Song: Lyricist is Mayur Puri and music composer is Pritam. I had heard an interview of Mayur Puri on the radio channel – Vividh Bharati, some days back. During the interview he spoke about how this song was composed. Initially, he had written a bhajan on Lord Hanuman. But Pritam had rejected it saying that he wanted a rap song on the Lord, which would be more in sync with the times.

The song goes this way, “Hail Lord Hanuman, who has immense strength! Please strangle the voice of our enemies. Public announcement is being made about the attributes of the Lord. Let your grace be there for us. Then there won’t be fear or doubt. We, the spoilt brats, will dance. Sages will create their magic. Your soul will blossom. Come; take the Guru mantra of Lord Hanuman. Take a hug from anyone, maybe your own people or strangers. Come on son, take a selfie.”

The song has been made by bringing together some rhyming words, but they don’t seem to have any connection. However, each phrase conveys some message or the other and is not meaningless as in some songs. The lyrics are difficult to mouth keeping with the music.

Video: The scene is of a fair, perhaps near a Lord Hanuman temple. The idol is realistic and moves with the rhythm of the song. The pendent on the idol in the shape of a mace is fascinating. The cymbals, in the idol’s moving hands, gives the feeling that the Lord is enjoying the rap bhajan and giving music to it. The extras have been made up as the vanar (monkey) sena of Lord Hanuman. That is very attractive. Some of the children, dressed up as vanars jump down like monkeys from the idol’s chariot and that gives a natural look. People, who have read the Ramayana, will feel that they have been transported to Kishkindha, Vanar Sugreeva’s abode, whose minister was Lord Hanuman. At the same time, Salman and other ‘humans’ cropping up in between will remind them that it is a song from a movie. When Salman turns towards the camera for the first time during the song, he brings his hands together in a Namaste, which is very appreciable.

The action of, a man wearing a Hanuman costume, taking a selfie gives a modern look to the essentially traditional appearance of the song. At one place, a whole set of large dhols (musical instrument – drums) are being hit and with that Salman has been made to do some monkey tricks, which is visually different and good. The movement of the heads and shoulders of the vanar sena, with the mace on their shoulders is funny and entertaining. So is the sudden appearance of ‘Ravan’, a ‘Seth’ (businessman) and a mendicant. It looks good and appears like different people are interpreting the song in different ways.

The lyricist and the music composer have a fantastic knowledge of dance. They have made a foot-tapping music for the song and the choreographer has also done a good job of it.

Artists: Vishal Dadlani, Pritam and Nakash Aziz, Rap by Badshah with URL and Aditya Pushkarna. Salman Khan is seen singing and dancing to the music and Harshaali happens to come there.

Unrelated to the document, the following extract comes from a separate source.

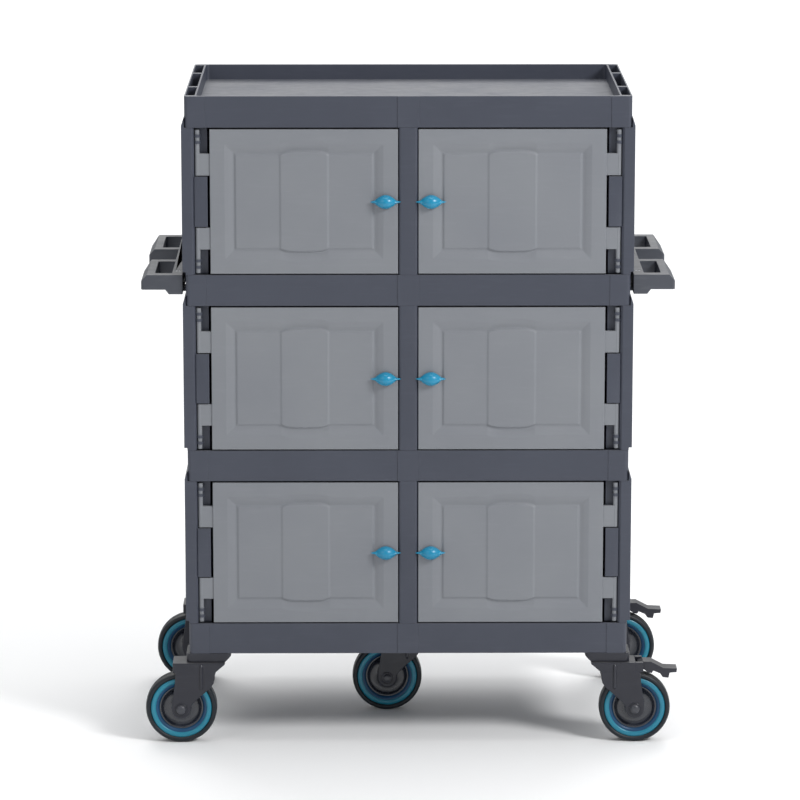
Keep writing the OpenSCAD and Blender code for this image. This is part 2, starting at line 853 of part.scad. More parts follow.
// Wheel parts are turned about the axle
module turned(c) {
    at_castor(c) translate([trail, 0, wheel_r]) rotate([90, 0, 0]) rotate_extrude($fn = 96) children();
}

ring_out = wheel_r - tyre_t;
hub_out = ring_out - ring_t;

module tyre(i) {
    shoulder = 5;
    color(tyre_colour) turned(CASTORS[i])
        polygon([
            [ring_out, -wheel_w / 2 + 2], [wheel_r - shoulder, -wheel_w / 2],
            [wheel_r - 1.5, -wheel_w / 2 + shoulder], [wheel_r, -wheel_w / 5],
            [wheel_r, wheel_w / 5], [wheel_r - 1.5, wheel_w / 2 - shoulder],
            [wheel_r - shoulder, wheel_w / 2], [ring_out, wheel_w / 2 - 2],
        ]);
}

module ring(i) {
    color(cyan_colour) turned(CASTORS[i])
        polygon([
            [hub_out, -wheel_w / 2 + 4], [hub_out + 2, -wheel_w / 2 + 1.5],
            [ring_out - 1, -wheel_w / 2 + 1.5], [ring_out, -wheel_w / 2 + 2],
            [ring_out, wheel_w / 2 - 2], [ring_out - 1, wheel_w / 2 - 1.5],
            [hub_out + 2, wheel_w / 2 - 1.5], [hub_out, wheel_w / 2 - 4],
        ]);
}

module hub(i) {
    bore = axle_d / 2 + run_gap;
    boss = axle_d / 2 + 9;
    rim = wheel_w / 2 - 4;
    dish = 4;
    color(castor_colour) turned(CASTORS[i])
        polygon([
            [bore, -wheel_w / 2 - 1], [boss, -wheel_w / 2 - 1], [boss + 3, -dish],
            [hub_out - 9, -dish - 2], [hub_out - 4, -rim - 0.5], [hub_out, -rim],
            [hub_out, rim], [hub_out - 4, rim + 0.5], [hub_out - 9, dish + 2],
            [boss + 3, dish], [boss, wheel_w / 2 + 1], [bore, wheel_w / 2 + 1],
        ]);
}

// Pedal of a wheel brake, on a pivot through the fork's crown
module brake_pedal(i) {
    low = pedal_z;
    tip = crown_out + pedal_l;
    color(handle_colour) at_castor(CASTORS[i]) {
        slab_y(-pedal_w / 2, pedal_w / 2)
            polygon([
                [pedal_x - 5, low - 5], [pedal_x - 5, low + 5], [pedal_x + 4, low + 8.5],
                [pedal_x + 18, low + 8.5], [tip - 24, low - 3], [tip, low - 4], [tip - 1, low - 11],
                [tip - 13, low - 12], [tip - 15, low - 21], [tip - 25, low - 20], [tip - 30, low - 13],
                [pedal_x + 22, low - 8], [pedal_x + 20, low - 12.5], [pedal_x + 13, low - 11.5],
                [pedal_x + 6, low - 6],
            ]);
        rod_y(pedal_x, low, pedal_pin_r, -fork_out + 3.5, fork_out - 3.5);
    }
}

module fork_front_right() { fork(0); }
module fork_rear_right() { fork(1); }
module fork_front_left() { fork(2); }
module fork_rear_left() { fork(3); }
module fork_centre() { fork(4); }
module axle_front_right() { axle(0); }
module axle_rear_right() { axle(1); }
module axle_front_left() { axle(2); }
module axle_rear_left() { axle(3); }
module axle_centre() { axle(4); }
module hub_front_right() { hub(0); }
module hub_rear_right() { hub(1); }
module hub_front_left() { hub(2); }
module hub_rear_left() { hub(3); }
module hub_centre() { hub(4); }
module tyre_front_right() { tyre(0); }
module tyre_rear_right() { tyre(1); }
module tyre_front_left() { tyre(2); }
module tyre_rear_left() { tyre(3); }
module tyre_centre() { tyre(4); }
module ring_front_right() { ring(0); }
module ring_rear_right() { ring(1); }
module ring_front_left() { ring(2); }
module ring_rear_left() { ring(3); }
module ring_centre() { ring(4); }
module brake_pedal_front_right() { brake_pedal(0); }
module brake_pedal_rear_right() { brake_pedal(1); }

base_tray();
lower_shelf();
upper_shelf();
top_tray();
side_panels_left();
side_panels_right();
back_panels();
centre_posts();
hinge_keepers();
push_handle_left();
push_handle_right();
handle_screws();
castor_blocks();
castor_block_screws();
kingpins();
door_top_left();
door_top_right();
door_middle_left();
door_middle_right();
door_bottom_left();
door_bottom_right();
latch_knob_top_left();
latch_knob_top_right();
latch_knob_middle_left();
latch_knob_middle_right();
latch_knob_bottom_left();
latch_knob_bottom_right();
latch_cam_top_left();
latch_cam_top_right();
latch_cam_middle_left();
latch_cam_middle_right();
latch_cam_bottom_left();
latch_cam_bottom_right();
fork_front_right();
fork_rear_right();
fork_front_left();
fork_rear_left();
fork_centre();
axle_front_right();
axle_rear_right();
axle_front_left();
axle_rear_left();
axle_centre();
hub_front_right();
hub_rear_right();
hub_front_left();
hub_rear_left();
hub_centre();
tyre_front_right();
tyre_rear_right();
tyre_front_left();
tyre_rear_left();
tyre_centre();
ring_front_right();
ring_rear_right();
ring_front_left();
ring_rear_left();
ring_centre();
brake_pedal_front_right();
brake_pedal_rear_right();
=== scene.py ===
"""Looks of a housekeeping cart: moulded trays and side panels, six cupboard doors with turn latches,
two push handles and five castors. Metres, in the cart's own frame: the doors face -Y and +Z is up."""

import json
import math

import bmesh
import bpy
from mathutils import Matrix, Vector


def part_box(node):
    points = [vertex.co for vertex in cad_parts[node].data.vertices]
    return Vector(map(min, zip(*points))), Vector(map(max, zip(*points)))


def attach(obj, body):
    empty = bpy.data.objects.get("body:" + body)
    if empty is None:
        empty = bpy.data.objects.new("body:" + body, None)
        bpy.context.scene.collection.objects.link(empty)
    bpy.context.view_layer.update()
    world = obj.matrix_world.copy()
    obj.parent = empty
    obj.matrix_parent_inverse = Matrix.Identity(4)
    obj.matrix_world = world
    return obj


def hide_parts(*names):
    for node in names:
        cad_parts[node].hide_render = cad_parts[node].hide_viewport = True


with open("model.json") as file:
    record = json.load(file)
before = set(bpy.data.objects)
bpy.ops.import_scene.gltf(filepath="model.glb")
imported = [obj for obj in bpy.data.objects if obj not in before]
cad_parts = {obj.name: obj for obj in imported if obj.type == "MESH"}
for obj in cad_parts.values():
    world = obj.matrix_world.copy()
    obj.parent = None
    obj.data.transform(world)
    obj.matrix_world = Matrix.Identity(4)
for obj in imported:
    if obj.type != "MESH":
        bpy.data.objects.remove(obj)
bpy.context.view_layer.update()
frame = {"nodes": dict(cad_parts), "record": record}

MM = 0.001
ROWS = ("top", "middle", "bottom")
SIDES = {"left": -1, "right": 1}
CASTORS = ("front_right", "rear_right", "front_left", "rear_left", "centre")
BRAKED = ("front_right", "rear_right")
# Where each castor's swivel stands, in metres
SWIVELS = {j["child"].removeprefix("castor_"): j["pos_m"] for j in frame["record"]["behaviour"]["joints"]
           if j["name"].endswith("_swivel")}


# ---------- camera, floor and studio light ----------

SENSOR, LENS = 36, 187.2
CAMERA_PLACE = (-0.059, -7.27, 2.061)
LOOKS_DOWN, LOOKS_RIGHT = 11.6, 0.365
WORLD_LIGHT = 0.46
# Name, place, the point it aims at, diameter and power
SOFTBOXES = (
    ("key_light", (3.0, -2.7, 3.3), (0, 0, 1.0), 1.4, 146),
    ("fill_light", (-3.2, -3.6, 3.4), (0, 0, 0.9), 3.0, 30),
    ("top_light", (0.2, 0.3, 4.2), (0, 0, 0.9), 3.0, 60),
    ("backdrop_light", (0, 8.5, 7.5), (0, 8.0, 0), 11, 780),
)


def stand_camera():
    data = bpy.data.cameras.new("long_lens")
    data.sensor_width = SENSOR
    data.lens = LENS
    data.clip_end = 200
    camera = bpy.data.objects.new("long_lens", data)
    camera.location = CAMERA_PLACE
    camera.rotation_euler = (math.radians(90 - LOOKS_DOWN), 0, math.radians(-LOOKS_RIGHT))
    bpy.context.collection.objects.link(camera)
    bpy.context.scene.camera = camera


def softbox(name, place, aim, size, power):
    data = bpy.data.lights.new(name, "AREA")
    data.shape = "DISK"
    data.size = size
    data.energy = power
    light = bpy.data.objects.new(name, data)
    light.location = place
    light.rotation_euler = (Vector(aim) - Vector(place)).to_track_quat("-Z", "Y").to_euler()
    bpy.context.collection.objects.link(light)


def light_studio():
    world = bpy.data.worlds.new("studio")
    world.use_nodes = True
    background = world.node_tree.nodes["Background"]
    background.inputs["Color"].default_value = (0.97, 0.985, 1, 1)
    background.inputs["Strength"].default_value = WORLD_LIGHT
    bpy.context.scene.world = world
    for box in SOFTBOXES:
        softbox(*box)
    bpy.context.scene.view_settings.view_transform = "Standard"


# ---------- surface effects shared by the materials ----------

def effect(name, inputs, outputs):
    """An empty shader node group with these inputs and outputs, and its two end nodes."""
    group = bpy.data.node_groups.new(name, "ShaderNodeTree")
    for label, value in inputs:
        group.interface.new_socket(label, in_out="INPUT", socket_type="NodeSocketFloat").default_value = value
    for label in outputs:
        group.interface.new_socket(label, in_out="OUTPUT", socket_type="NodeSocketFloat")
    return group, group.nodes.new("NodeGroupInput"), group.nodes.new("NodeGroupOutput")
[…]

Cultural Influence: The song has been picturized on a mobile idol of Lord Hanuman (His eyes and fingers move). The situation has been created like a Ganeshotsav celebration. The reason is perhaps that the hero is a staunch devotee of Lord Hanuman and his introduction perhaps was needed accordingly in the movie. The movie talks of friendships beyond borders or any other things that stop us from being compassionate with other people and the humanity of one person. I loved the theme of integrating people coming from 2 different parts of the world.